Andre Borell, Founder of the Envoy Foundation said: “The barbarity of this program is unconscionable. This shark is incompetently stabbed in the head multiple times, failing to kill the shark. As the shark writhes in pain, the contractor gives up on this method, and instead proceeds to gut the shark whilst still alive. It is cruelty of an unimaginable magnitude.”
Jonathan Clark, Shark Defence Campaigner at Sea Shepherd Australia said: “This confronting footage demonstrates so much that is wrong with Queensland’s Shark Control Program. Catching sharks metres from swimmers, attracting more and larger predators is counter to safety. Chumming water metres from swimmers is definitely unsafe. Would you want your children swimming nearby shark fishermen?”

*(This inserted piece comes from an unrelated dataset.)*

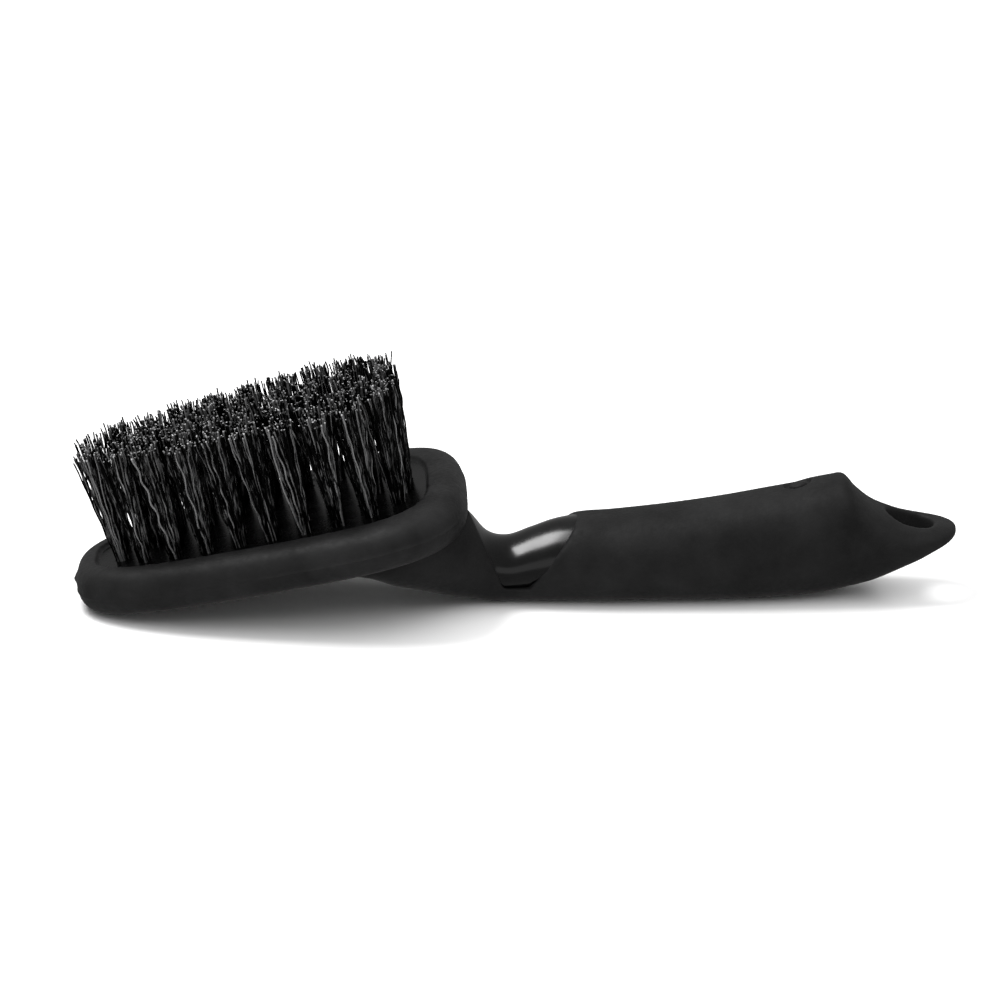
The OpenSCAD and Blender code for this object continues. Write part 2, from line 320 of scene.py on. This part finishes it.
def finish_piece(thing, nodes, materials, sharp=None):
    """Rides on the body, hides the CAD nodes it is shown in place of, and takes its materials."""
    thing.data.materials.clear()
    for m in materials:
        thing.data.materials.append(m)
    thing.data.shade_smooth()
    if sharp:
        thing.data.set_sharp_from_angle(angle=math.radians(sharp))
    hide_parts(*nodes)
    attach(thing, "root")


# ---------------------------------------------------------------- materials
# How far the filaments differ in painted light and shade, at random per filament, against the scuffs
# along each one
OWN_PAINTED_LIGHT = 0.55
RUBBER_SHINE, USUAL_SHINE = 0.14, 0.5


class Nodes:
    """A small helper for one material's node tree."""

    def __init__(self, name):
        self.material = bpy.data.materials.new(name)
        self.material.use_nodes = True
        self.tree = self.material.node_tree
        self.shader = self.tree.nodes["Principled BSDF"]
        self.where = self.add("ShaderNodeTexCoord").outputs["Object"]

    def add(self, kind, **values):
        """A new node with some of its properties set."""
        node = self.tree.nodes.new(kind)
        for key, value in values.items():
            setattr(node, key, value)
        return node

    def link(self, output, target):
        self.tree.links.new(output, target)

    def noise(self, scale, detail=2.0, roughness=0.5, stretch=None):
        """Noise in object space, with its scale per metre."""
        source = self.where
        if stretch:
            mapping = self.add("ShaderNodeMapping")
            mapping.inputs["Scale"].default_value = stretch
            self.link(source, mapping.inputs["Vector"])
            source = mapping.outputs["Vector"]
        node = self.add("ShaderNodeTexNoise")
        node.inputs["Scale"].default_value = scale
        node.inputs["Detail"].default_value = detail
        node.inputs["Roughness"].default_value = roughness
        self.link(source, node.inputs["Vector"])
        return node.outputs["Fac"]

    def spread(self, source, low, high, start=0.3, stop=0.7):
        """Maps the source from start and stop to low and high."""
        node = self.add("ShaderNodeMapRange")
        node.inputs["From Min"].default_value = start
        node.inputs["From Max"].default_value = stop
        node.inputs["To Min"].default_value = low
        node.inputs["To Max"].default_value = high
        self.link(source, node.inputs["Value"])
        return node.outputs["Result"]

    def shades(self, source, dark, light, start=0.3, stop=0.7):
        """A colour ramp from dark to light."""
        ramp = self.add("ShaderNodeValToRGB")
        ramp.color_ramp.elements[0].position = start
        ramp.color_ramp.elements[1].position = stop
        ramp.color_ramp.elements[0].color = (*dark, 1)
        ramp.color_ramp.elements[1].color = (*light, 1)
        self.link(source, ramp.inputs["Fac"])
        return ramp.outputs["Color"]

    def bump(self, source, height, before=None):
        """Bump of a height in metres, on top of the bump before it."""
        node = self.add("ShaderNodeBump")
        node.inputs["Strength"].default_value = 1.0
        node.inputs["Distance"].default_value = height
        self.link(source, node.inputs["Height"])
        if before is not None:
            self.link(before, node.inputs["Normal"])
        return node.outputs["Normal"]

    def to(self, name, value):
        """Gives the shader's input a plain value or a node's output."""
        if isinstance(value, bpy.types.NodeSocket):
            self.link(value, self.shader.inputs[name])
        else:
            self.shader.inputs[name].default_value = value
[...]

Leo Guida, Senior Shark Campaigner at AMCS said: “The Queensland Government has evidence-based beach safety solutions that benefit humans and wildlife alike – a state-sanctioned culling program should have ended long ago.”
Tiger sharks are the most culled species in the QLD Shark Control Program, with 245 caught and 97 killed in 2023. Those sharks released were tagged and relocated a kilometre offshore.
The QLD Shark Control Program mandates the destruction of 7 target species of shark when caught in nets or on drumlines outside the boundaries of the Great Barrier Reef. Contractors are employed by the QLD Government to carry out monitoring of the shark nets and drumlines.
HSI Australia took the QLD Government to court in 2019 calling for an end to lethal shark culling in the Great Barrier Reef, prompted by concerns for the tiger shark population.